Short problem >> Exactly the lines from the one that contains "length = sum(width" to the one that contains "and not obj.hide_render", both lines included, should be copied, and no others.

--- start ---

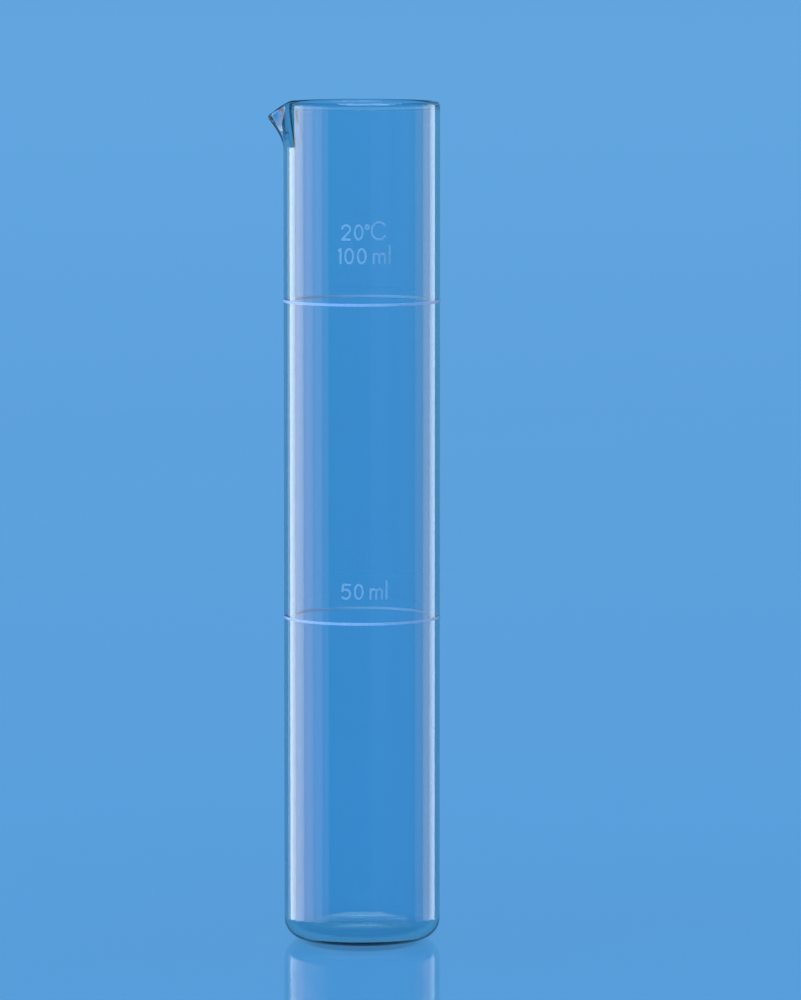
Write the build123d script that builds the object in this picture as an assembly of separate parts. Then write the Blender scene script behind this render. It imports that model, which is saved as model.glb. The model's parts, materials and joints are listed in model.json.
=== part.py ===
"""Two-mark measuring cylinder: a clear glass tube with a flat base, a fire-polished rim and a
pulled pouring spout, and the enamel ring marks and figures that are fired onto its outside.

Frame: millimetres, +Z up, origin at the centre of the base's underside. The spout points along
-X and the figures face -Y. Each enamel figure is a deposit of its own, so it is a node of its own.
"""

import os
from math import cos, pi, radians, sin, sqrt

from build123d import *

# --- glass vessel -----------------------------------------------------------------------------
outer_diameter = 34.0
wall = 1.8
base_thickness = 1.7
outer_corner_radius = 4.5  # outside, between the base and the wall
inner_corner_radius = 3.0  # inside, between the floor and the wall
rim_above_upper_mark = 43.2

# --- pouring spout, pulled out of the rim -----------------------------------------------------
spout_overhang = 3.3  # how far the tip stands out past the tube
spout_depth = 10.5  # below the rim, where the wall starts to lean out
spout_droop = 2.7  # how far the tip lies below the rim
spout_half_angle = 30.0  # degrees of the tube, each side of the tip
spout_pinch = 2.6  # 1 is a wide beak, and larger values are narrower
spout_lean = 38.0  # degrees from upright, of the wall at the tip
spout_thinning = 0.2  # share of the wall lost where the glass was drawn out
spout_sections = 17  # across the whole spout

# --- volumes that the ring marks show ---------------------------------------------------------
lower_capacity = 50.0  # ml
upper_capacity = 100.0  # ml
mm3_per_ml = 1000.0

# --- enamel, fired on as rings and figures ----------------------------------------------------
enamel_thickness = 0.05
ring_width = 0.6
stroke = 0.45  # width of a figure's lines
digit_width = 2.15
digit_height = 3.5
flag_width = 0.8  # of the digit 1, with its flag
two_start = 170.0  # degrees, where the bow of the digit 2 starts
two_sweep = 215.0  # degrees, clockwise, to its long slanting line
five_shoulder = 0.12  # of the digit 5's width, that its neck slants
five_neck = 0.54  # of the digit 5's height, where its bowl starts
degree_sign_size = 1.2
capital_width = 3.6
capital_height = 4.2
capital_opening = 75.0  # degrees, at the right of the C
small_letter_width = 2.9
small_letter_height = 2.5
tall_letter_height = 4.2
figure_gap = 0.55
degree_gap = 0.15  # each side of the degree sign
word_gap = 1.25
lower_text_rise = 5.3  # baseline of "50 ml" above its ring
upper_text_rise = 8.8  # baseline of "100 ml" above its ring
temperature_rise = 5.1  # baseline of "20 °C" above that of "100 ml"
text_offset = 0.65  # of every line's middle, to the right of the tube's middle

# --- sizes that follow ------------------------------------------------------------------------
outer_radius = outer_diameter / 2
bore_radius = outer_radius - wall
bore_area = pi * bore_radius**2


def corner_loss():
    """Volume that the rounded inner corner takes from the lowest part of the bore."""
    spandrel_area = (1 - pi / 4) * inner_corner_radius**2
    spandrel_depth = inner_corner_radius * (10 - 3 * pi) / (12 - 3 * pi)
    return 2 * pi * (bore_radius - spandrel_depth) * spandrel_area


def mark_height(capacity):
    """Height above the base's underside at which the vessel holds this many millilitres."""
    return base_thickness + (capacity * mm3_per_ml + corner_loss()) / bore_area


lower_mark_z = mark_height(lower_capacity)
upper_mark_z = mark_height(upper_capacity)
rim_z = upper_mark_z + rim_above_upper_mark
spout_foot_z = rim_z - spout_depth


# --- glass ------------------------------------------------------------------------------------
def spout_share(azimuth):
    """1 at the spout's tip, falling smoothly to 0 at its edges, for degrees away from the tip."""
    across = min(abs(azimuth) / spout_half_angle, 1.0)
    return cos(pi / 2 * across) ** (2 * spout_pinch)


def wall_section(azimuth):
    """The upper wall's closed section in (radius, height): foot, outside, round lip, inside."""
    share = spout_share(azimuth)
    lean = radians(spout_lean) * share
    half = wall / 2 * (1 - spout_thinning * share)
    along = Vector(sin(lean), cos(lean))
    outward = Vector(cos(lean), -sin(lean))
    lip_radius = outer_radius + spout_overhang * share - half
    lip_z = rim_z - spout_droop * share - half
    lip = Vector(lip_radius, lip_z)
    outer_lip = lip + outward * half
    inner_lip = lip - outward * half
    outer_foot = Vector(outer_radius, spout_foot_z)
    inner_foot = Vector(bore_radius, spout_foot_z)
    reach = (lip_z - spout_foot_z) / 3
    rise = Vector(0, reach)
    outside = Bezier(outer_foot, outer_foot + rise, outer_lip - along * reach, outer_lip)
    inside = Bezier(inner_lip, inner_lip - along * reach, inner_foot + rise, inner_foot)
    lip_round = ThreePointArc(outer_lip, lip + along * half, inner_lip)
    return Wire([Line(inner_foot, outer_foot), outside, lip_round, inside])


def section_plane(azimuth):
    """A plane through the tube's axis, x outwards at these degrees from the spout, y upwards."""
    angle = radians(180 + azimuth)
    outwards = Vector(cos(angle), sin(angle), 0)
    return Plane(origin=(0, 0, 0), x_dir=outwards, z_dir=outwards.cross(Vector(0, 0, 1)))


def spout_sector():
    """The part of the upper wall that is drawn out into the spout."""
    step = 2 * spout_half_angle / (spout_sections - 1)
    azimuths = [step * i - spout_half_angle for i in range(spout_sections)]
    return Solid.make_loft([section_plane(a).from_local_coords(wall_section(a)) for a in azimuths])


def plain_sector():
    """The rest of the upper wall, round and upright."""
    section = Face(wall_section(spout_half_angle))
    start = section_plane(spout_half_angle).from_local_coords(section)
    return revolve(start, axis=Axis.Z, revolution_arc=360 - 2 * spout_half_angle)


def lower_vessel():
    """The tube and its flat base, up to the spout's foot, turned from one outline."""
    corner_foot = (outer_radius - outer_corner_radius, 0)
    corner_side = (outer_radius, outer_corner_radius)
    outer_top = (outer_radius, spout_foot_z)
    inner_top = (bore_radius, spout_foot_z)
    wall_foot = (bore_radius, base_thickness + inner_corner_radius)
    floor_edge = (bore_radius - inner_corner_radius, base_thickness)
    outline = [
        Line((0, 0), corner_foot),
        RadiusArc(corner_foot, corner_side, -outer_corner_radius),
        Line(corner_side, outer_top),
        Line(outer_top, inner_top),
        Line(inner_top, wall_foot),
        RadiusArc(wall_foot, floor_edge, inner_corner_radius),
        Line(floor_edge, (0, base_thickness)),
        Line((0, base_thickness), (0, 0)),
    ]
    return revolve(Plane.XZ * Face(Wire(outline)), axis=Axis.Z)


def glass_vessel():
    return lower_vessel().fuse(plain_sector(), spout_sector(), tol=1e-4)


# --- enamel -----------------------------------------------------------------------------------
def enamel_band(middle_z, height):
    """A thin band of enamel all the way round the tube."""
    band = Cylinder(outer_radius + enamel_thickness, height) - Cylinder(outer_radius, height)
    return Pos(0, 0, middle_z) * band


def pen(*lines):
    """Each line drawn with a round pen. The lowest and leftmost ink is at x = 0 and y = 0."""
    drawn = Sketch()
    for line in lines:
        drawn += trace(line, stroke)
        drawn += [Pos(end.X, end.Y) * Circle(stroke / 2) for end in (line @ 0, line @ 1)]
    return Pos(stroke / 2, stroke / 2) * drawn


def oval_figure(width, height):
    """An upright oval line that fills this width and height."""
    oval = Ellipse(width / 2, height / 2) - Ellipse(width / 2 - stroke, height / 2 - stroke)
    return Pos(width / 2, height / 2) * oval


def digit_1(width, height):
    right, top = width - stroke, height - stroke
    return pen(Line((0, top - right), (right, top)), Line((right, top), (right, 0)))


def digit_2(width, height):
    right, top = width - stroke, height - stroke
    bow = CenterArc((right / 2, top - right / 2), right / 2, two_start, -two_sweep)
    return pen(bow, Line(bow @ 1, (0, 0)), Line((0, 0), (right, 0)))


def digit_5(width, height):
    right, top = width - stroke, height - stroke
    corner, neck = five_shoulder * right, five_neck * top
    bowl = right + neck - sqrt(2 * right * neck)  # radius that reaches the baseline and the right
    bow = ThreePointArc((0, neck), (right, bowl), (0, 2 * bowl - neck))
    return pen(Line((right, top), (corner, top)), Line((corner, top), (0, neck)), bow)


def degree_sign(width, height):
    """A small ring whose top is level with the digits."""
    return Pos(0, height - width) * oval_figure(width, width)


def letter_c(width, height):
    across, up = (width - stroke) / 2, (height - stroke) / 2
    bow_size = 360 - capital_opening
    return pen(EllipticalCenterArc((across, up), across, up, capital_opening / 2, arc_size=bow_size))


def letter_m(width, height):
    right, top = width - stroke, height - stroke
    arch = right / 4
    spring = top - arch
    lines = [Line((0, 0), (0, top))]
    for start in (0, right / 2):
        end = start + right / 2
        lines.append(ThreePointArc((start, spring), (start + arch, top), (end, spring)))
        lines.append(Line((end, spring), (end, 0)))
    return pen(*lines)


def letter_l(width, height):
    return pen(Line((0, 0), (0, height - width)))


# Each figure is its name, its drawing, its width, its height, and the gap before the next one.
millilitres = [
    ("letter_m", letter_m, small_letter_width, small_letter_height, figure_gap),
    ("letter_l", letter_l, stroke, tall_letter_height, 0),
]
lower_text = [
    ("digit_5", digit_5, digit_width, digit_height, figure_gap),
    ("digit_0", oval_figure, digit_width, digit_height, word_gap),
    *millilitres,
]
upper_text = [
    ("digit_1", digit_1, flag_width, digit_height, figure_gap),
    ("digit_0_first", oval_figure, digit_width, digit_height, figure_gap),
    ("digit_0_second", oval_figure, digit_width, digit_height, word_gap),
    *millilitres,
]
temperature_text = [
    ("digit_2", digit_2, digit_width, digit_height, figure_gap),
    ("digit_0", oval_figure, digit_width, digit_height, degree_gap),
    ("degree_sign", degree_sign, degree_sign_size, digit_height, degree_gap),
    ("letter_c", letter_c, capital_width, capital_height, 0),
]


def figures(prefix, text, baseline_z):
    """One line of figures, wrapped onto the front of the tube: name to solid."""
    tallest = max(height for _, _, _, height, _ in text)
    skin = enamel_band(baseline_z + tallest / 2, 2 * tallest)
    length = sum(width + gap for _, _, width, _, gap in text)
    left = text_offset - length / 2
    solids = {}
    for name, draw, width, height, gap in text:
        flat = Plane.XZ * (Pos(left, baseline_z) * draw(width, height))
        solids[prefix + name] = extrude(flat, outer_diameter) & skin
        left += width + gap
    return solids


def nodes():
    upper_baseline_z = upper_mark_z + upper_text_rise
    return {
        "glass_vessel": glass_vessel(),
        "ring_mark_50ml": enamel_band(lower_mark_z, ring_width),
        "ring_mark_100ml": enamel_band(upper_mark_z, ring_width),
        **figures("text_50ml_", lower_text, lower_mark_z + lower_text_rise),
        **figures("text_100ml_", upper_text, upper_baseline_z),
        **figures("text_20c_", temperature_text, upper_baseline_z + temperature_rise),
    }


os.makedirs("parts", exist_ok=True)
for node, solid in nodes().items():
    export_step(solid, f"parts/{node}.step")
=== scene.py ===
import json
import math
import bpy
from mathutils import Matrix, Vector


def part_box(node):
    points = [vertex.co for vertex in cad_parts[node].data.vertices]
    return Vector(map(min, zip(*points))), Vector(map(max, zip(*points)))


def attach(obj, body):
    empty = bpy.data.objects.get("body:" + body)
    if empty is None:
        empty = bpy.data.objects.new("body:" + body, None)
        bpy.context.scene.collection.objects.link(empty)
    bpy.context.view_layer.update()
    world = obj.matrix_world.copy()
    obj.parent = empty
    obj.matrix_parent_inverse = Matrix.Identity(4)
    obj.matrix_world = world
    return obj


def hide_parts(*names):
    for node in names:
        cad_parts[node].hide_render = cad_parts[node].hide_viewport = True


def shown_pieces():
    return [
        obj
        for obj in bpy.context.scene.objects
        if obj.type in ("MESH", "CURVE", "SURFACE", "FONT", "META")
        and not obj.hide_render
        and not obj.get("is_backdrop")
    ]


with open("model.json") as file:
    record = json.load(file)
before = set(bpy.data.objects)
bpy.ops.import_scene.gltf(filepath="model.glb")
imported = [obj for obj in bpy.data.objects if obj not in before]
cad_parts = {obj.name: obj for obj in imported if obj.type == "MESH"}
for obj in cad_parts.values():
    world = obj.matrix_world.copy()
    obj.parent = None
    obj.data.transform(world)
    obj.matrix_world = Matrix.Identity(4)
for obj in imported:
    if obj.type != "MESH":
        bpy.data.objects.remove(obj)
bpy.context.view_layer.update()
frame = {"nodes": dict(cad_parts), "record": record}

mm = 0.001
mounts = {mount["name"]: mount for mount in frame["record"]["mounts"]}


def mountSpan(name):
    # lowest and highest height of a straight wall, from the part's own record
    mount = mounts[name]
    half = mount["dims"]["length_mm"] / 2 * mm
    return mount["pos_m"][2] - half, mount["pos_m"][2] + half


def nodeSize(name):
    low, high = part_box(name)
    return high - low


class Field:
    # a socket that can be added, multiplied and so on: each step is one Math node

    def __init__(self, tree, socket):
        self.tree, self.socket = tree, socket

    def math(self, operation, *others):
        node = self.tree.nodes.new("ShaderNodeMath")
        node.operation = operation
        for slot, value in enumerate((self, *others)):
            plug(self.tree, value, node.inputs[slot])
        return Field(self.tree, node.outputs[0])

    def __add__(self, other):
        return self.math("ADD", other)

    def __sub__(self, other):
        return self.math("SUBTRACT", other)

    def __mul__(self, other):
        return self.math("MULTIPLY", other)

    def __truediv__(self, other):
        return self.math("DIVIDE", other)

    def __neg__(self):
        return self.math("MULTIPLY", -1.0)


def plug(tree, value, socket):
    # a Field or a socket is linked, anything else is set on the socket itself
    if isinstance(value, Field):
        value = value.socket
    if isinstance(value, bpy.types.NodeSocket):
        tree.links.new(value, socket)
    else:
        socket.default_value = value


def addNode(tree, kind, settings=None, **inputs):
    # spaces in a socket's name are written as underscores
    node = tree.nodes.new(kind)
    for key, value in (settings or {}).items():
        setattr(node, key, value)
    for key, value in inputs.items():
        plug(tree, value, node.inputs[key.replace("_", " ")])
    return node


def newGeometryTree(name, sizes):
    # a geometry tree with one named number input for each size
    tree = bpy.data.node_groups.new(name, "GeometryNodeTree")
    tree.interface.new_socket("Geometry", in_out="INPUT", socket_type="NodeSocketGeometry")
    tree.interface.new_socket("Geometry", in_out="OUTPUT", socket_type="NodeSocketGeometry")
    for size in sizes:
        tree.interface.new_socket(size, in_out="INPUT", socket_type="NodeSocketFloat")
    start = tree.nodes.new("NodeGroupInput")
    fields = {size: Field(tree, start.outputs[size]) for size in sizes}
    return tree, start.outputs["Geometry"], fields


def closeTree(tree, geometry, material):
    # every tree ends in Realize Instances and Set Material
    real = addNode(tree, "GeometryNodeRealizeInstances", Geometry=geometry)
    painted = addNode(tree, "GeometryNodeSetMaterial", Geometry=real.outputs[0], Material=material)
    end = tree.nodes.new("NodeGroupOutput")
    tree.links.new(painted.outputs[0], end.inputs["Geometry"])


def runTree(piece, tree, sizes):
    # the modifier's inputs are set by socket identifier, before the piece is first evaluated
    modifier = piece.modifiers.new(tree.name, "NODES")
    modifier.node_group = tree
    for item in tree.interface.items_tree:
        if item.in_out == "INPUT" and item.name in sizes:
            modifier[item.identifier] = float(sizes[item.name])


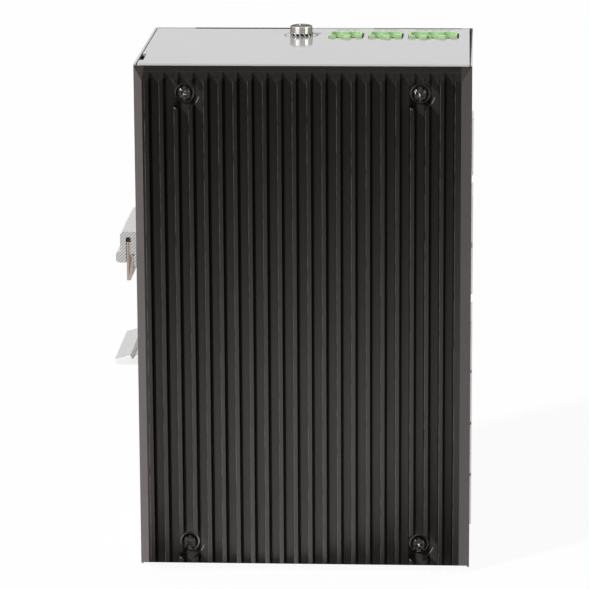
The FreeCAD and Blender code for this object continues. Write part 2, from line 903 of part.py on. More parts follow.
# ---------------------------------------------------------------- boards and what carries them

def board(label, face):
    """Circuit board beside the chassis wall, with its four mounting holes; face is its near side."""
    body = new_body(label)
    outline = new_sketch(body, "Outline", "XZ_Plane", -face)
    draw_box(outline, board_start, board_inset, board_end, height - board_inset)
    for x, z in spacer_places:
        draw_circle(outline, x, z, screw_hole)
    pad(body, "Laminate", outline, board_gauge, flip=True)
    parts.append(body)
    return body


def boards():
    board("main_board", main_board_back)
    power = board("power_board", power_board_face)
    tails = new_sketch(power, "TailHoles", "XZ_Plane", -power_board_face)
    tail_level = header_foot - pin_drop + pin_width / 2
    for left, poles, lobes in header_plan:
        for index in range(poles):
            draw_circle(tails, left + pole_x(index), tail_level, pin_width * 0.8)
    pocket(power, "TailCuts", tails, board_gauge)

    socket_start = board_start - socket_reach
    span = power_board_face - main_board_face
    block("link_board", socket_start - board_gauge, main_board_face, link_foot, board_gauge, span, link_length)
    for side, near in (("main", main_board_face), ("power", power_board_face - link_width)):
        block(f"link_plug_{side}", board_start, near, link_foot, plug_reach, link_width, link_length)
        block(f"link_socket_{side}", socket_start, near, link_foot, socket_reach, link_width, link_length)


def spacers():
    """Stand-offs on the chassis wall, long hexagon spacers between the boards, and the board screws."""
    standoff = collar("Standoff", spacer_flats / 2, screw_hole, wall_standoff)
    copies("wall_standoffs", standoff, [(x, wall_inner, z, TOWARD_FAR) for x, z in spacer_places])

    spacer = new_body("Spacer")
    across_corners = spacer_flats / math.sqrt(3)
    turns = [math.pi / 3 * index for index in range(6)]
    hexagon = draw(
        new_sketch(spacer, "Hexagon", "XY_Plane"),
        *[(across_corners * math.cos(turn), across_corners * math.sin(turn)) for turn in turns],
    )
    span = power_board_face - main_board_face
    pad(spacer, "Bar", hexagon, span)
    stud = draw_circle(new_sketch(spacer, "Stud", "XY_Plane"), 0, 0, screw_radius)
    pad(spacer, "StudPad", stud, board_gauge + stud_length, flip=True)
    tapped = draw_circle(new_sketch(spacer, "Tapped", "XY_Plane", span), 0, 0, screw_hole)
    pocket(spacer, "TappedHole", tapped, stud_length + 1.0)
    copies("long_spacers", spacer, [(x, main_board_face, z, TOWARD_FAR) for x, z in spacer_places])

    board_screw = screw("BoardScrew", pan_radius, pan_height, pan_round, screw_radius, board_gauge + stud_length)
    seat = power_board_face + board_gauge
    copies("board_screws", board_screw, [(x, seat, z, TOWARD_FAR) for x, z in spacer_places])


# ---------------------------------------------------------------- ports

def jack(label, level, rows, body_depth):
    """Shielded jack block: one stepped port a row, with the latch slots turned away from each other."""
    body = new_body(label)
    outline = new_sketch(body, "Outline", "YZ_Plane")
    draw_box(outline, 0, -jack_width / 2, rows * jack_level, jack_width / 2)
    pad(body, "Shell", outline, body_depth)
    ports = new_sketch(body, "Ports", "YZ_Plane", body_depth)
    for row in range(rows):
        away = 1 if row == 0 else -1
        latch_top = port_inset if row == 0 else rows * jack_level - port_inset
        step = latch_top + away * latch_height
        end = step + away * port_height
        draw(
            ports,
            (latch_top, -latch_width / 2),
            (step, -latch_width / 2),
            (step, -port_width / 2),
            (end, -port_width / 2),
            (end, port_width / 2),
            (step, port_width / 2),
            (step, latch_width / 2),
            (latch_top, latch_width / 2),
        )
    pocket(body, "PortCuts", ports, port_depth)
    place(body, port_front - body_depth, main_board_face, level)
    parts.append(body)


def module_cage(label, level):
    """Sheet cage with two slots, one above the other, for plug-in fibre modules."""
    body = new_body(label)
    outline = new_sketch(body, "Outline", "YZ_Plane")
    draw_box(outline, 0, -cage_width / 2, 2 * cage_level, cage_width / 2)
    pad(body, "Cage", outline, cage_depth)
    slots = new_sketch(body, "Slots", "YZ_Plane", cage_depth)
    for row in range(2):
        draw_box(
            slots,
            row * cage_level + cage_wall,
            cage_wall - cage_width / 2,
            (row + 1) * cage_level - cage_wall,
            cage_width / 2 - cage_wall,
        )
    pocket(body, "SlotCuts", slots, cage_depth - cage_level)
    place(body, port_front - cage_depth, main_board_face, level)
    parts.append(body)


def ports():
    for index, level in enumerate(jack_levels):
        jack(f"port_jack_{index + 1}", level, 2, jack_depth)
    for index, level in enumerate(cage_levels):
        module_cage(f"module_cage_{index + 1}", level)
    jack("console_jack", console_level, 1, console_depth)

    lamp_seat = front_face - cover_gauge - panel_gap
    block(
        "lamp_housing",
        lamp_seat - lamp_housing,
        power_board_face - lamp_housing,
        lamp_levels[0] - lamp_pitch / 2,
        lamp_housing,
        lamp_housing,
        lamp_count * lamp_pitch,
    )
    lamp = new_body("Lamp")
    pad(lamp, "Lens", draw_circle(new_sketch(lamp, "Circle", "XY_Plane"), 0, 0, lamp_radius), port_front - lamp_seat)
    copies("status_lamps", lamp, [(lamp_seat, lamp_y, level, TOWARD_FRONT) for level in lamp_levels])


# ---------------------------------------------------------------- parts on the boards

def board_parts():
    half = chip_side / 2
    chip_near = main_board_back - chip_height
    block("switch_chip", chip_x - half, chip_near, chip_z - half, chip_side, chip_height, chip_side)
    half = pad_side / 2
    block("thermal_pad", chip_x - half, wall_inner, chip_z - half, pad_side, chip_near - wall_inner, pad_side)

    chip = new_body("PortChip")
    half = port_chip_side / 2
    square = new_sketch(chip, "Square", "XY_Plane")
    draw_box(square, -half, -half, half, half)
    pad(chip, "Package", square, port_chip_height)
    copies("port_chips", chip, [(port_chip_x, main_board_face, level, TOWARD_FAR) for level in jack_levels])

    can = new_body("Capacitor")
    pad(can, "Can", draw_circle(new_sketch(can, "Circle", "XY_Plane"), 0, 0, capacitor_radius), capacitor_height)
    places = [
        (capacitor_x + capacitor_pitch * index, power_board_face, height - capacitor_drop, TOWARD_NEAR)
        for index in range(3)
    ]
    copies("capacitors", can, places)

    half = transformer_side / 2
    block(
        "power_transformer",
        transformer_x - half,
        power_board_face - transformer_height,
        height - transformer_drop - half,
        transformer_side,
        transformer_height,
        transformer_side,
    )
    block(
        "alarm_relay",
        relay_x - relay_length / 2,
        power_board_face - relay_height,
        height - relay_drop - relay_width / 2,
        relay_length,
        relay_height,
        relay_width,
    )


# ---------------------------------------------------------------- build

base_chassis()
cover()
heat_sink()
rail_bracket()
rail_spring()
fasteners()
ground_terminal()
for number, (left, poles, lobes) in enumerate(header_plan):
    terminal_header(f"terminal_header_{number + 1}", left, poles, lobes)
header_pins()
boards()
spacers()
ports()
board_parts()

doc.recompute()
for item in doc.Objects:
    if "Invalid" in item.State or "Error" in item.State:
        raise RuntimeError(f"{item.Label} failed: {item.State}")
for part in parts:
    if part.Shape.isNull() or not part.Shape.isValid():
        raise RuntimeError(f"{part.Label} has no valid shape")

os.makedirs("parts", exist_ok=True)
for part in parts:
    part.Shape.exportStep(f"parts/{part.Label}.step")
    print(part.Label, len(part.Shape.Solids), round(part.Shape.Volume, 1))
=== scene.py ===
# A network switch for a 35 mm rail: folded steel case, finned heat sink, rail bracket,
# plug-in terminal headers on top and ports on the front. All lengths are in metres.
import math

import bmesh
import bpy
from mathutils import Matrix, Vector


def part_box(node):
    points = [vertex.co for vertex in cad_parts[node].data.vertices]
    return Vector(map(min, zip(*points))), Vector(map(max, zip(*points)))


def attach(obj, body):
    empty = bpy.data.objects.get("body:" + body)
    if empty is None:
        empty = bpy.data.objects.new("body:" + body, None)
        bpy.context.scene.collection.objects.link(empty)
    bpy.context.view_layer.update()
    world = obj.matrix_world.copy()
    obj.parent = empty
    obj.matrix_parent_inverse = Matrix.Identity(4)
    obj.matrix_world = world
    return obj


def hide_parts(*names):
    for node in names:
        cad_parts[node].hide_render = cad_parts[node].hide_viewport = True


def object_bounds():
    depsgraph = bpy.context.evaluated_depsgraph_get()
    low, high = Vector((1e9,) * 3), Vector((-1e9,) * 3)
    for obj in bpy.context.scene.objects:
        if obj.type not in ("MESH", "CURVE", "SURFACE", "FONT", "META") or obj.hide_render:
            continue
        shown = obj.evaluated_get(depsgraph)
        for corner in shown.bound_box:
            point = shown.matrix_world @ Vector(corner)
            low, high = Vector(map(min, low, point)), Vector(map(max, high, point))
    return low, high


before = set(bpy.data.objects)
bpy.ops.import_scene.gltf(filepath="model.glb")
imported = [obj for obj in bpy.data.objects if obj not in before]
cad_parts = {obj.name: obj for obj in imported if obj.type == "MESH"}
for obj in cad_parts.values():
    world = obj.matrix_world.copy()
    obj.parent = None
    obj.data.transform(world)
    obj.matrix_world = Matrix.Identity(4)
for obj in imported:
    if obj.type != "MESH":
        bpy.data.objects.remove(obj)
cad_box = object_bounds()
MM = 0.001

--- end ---

The completed task >>
    length = sum(width + gap for _, _, width, _, gap in text)
    left = text_offset - length / 2
    solids = {}
    for name, draw, width, height, gap in text:
        flat = Plane.XZ * (Pos(left, baseline_z) * draw(width, height))
        solids[prefix + name] = extrude(flat, outer_diameter) & skin
        left += width + gap
    return solids


def nodes():
    upper_baseline_z = upper_mark_z + upper_text_rise
    return {
        "glass_vessel": glass_vessel(),
        "ring_mark_50ml": enamel_band(lower_mark_z, ring_width),
        "ring_mark_100ml": enamel_band(upper_mark_z, ring_width),
        **figures("text_50ml_", lower_text, lower_mark_z + lower_text_rise),
        **figures("text_100ml_", upper_text, upper_baseline_z),
        **figures("text_20c_", temperature_text, upper_baseline_z + temperature_rise),
    }


os.makedirs("parts", exist_ok=True)
for node, solid in nodes().items():
    export_step(solid, f"parts/{node}.step")
=== scene.py ===
import json
import math
import bpy
from mathutils import Matrix, Vector


def part_box(node):
    points = [vertex.co for vertex in cad_parts[node].data.vertices]
    return Vector(map(min, zip(*points))), Vector(map(max, zip(*points)))


def attach(obj, body):
    empty = bpy.data.objects.get("body:" + body)
    if empty is None:
        empty = bpy.data.objects.new("body:" + body, None)
        bpy.context.scene.collection.objects.link(empty)
    bpy.context.view_layer.update()
    world = obj.matrix_world.copy()
    obj.parent = empty
    obj.matrix_parent_inverse = Matrix.Identity(4)
    obj.matrix_world = world
    return obj


def hide_parts(*names):
    for node in names:
        cad_parts[node].hide_render = cad_parts[node].hide_viewport = True


def shown_pieces():
    return [
        obj
        for obj in bpy.context.scene.objects
        if obj.type in ("MESH", "CURVE", "SURFACE", "FONT", "META")
        and not obj.hide_render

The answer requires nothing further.